# DATA EXCERPT:
● ● ● ● ●

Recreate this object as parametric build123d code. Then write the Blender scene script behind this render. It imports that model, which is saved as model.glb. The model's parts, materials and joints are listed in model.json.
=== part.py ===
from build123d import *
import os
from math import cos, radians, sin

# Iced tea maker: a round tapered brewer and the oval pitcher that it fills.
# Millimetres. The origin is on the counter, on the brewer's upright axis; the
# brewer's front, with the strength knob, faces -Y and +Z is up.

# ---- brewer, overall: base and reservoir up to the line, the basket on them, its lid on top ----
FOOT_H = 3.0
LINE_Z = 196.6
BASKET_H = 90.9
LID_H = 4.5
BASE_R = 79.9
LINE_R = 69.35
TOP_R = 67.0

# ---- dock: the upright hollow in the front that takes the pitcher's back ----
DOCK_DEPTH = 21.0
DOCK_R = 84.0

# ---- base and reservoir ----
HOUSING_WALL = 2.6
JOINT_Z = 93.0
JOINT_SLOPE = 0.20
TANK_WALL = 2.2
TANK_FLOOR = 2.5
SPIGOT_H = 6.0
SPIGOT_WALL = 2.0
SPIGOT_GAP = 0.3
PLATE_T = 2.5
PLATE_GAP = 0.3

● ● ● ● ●

# WORK TO BE COMPLETED:
Repeat the material above in full, quoting it exactly.

# WRITTEN RESPONSE:
Recreate this object as parametric build123d code. Then write the Blender scene script behind this render. It imports that model, which is saved as model.glb. The model's parts, materials and joints are listed in model.json.
=== part.py ===
from build123d import *
import os
from math import cos, radians, sin

# Iced tea maker: a round tapered brewer and the oval pitcher that it fills.
# Millimetres. The origin is on the counter, on the brewer's upright axis; the
# brewer's front, with the strength knob, faces -Y and +Z is up.

# ---- brewer, overall: base and reservoir up to the line, the basket on them, its lid on top ----
FOOT_H = 3.0
LINE_Z = 196.6
BASKET_H = 90.9
LID_H = 4.5
BASE_R = 79.9
LINE_R = 69.35
TOP_R = 67.0

# ---- dock: the upright hollow in the front that takes the pitcher's back ----
DOCK_DEPTH = 21.0
DOCK_R = 84.0

# ---- base and reservoir ----
HOUSING_WALL = 2.6
JOINT_Z = 93.0
JOINT_SLOPE = 0.20
TANK_WALL = 2.2
TANK_FLOOR = 2.5
SPIGOT_H = 6.0
SPIGOT_WALL = 2.0
SPIGOT_GAP = 0.3
PLATE_T = 2.5
PLATE_GAP = 0.3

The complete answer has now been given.